## Exercise
Repeat the entire listing exactly.

■ ■ ■

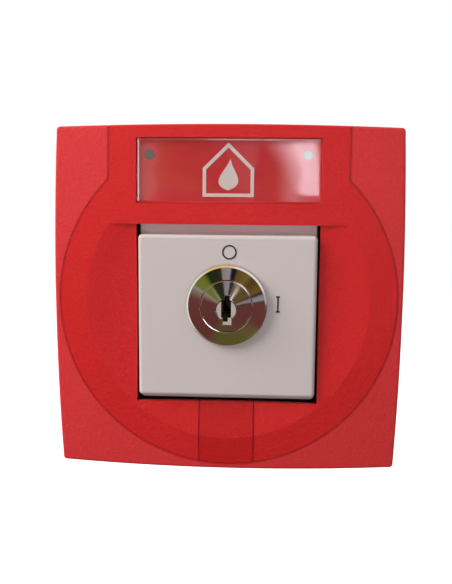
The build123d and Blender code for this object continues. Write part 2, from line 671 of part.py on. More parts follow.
plug_front = bezel_front + 2.1
pit_centre = (0, lock_z - pit_drop)
wafer_depths = [26.6, 29.0, 31.4, 33.8]
with BuildPart() as lock_plug:
    with BuildSketch(Plane.XY.offset(lock_z)):
        with BuildLine():
            Polyline(
                (0, -cam_front),
                (plug_radius - running_play, -cam_front),
                (plug_radius - running_play, -(barrel_back - 1.1)),
                (plug_radius - 0.9, -(barrel_back - 1.1)),
                (plug_radius - 0.9, -(barrel_back - 0.1)),
                (plug_radius - running_play, -(barrel_back - 0.1)),
                (plug_radius - running_play, -(cover_front + 0.1)),
                (head_radius - running_play, -(cover_front + 0.1)),
                (head_radius - running_play, -(bezel_front - 0.2)),
                (head_radius - 0.3, -bezel_front),
                (2.6, -plug_front),
                (0, -plug_front),
                close=True,
            )
        make_face()
    revolve(axis=Axis((0, 0, lock_z), (0, 1, 0)))
    block(-3.5, 3.5, lock_z - 3.5, lock_z + 3.5, cam_back + 0.2, cam_front)
    rods([(0, lock_z)], 1.5, 0, cam_front + 3.0, Mode.SUBTRACT)
    # hollow round the keyway, then the stepped keyway with a shallow notch below it
    with Locations((0, -(plug_front + 0.4 - pit_depth / 2), lock_z - pit_drop)):
        Cone(pit_radius - 0.9, pit_radius + 0.1, pit_depth + 0.8, rotation=(90, 0, 0), mode=Mode.SUBTRACT)
    block(-0.55, 1.35, lock_z + 2.3, lock_z + 4.4, keyway_back, 45, Mode.SUBTRACT)
    block(-1.8, 1.8, lock_z - 4.1, lock_z + 2.4, keyway_back, 45, Mode.SUBTRACT)
    block(-1.2, 0.6, lock_z - 5.6, lock_z - 4.0, keyway_back, 45, Mode.SUBTRACT)
    block(-1.3, 2.0, lock_z - 6.9, lock_z - 4.0, plug_front - 1.9, 45, Mode.SUBTRACT)
    for depth in wafer_depths:
        block(-3.3, 3.3, lock_z - 5.9, lock_z + 5.9, depth, depth + 1.0, Mode.SUBTRACT)
save(lock_plug.part, "lock_plug")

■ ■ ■

## Exercise result
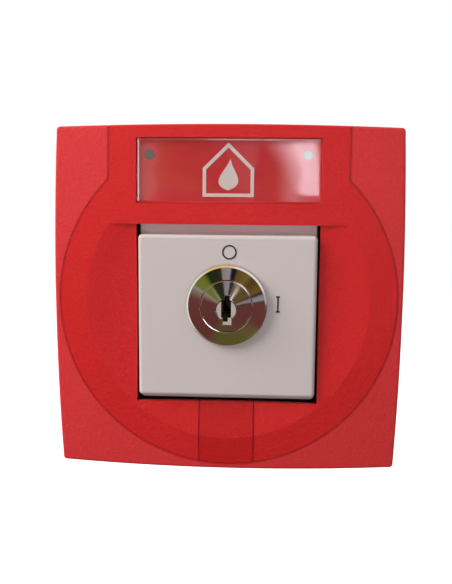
The build123d and Blender code for this object continues. Write part 2, from line 671 of part.py on. More parts follow.
plug_front = bezel_front + 2.1
pit_centre = (0, lock_z - pit_drop)
wafer_depths = [26.6, 29.0, 31.4, 33.8]
with BuildPart() as lock_plug:
    with BuildSketch(Plane.XY.offset(lock_z)):
        with BuildLine():
            Polyline(
                (0, -cam_front),
                (plug_radius - running_play, -cam_front),
                (plug_radius - running_play, -(barrel_back - 1.1)),
                (plug_radius - 0.9, -(barrel_back - 1.1)),
                (plug_radius - 0.9, -(barrel_back - 0.1)),
                (plug_radius - running_play, -(barrel_back - 0.1)),
                (plug_radius - running_play, -(cover_front + 0.1)),
                (head_radius - running_play, -(cover_front + 0.1)),
                (head_radius - running_play, -(bezel_front - 0.2)),
                (head_radius - 0.3, -bezel_front),
                (2.6, -plug_front),
                (0, -plug_front),
                close=True,
            )
        make_face()
    revolve(axis=Axis((0, 0, lock_z), (0, 1, 0)))
    block(-3.5, 3.5, lock_z - 3.5, lock_z + 3.5, cam_back + 0.2, cam_front)
    rods([(0, lock_z)], 1.5, 0, cam_front + 3.0, Mode.SUBTRACT)
    # hollow round the keyway, then the stepped keyway with a shallow notch below it
    with Locations((0, -(plug_front + 0.4 - pit_depth / 2), lock_z - pit_drop)):
        Cone(pit_radius - 0.9, pit_radius + 0.1, pit_depth + 0.8, rotation=(90, 0, 0), mode=Mode.SUBTRACT)
    block(-0.55, 1.35, lock_z + 2.3, lock_z + 4.4, keyway_back, 45, Mode.SUBTRACT)
    block(-1.8, 1.8, lock_z - 4.1, lock_z + 2.4, keyway_back, 45, Mode.SUBTRACT)
    block(-1.2, 0.6, lock_z - 5.6, lock_z - 4.0, keyway_back, 45, Mode.SUBTRACT)
    block(-1.3, 2.0, lock_z - 6.9, lock_z - 4.0, plug_front - 1.9, 45, Mode.SUBTRACT)
    for depth in wafer_depths:
        block(-3.3, 3.3, lock_z - 5.9, lock_z + 5.9, depth, depth + 1.0, Mode.SUBTRACT)
save(lock_plug.part, "lock_plug")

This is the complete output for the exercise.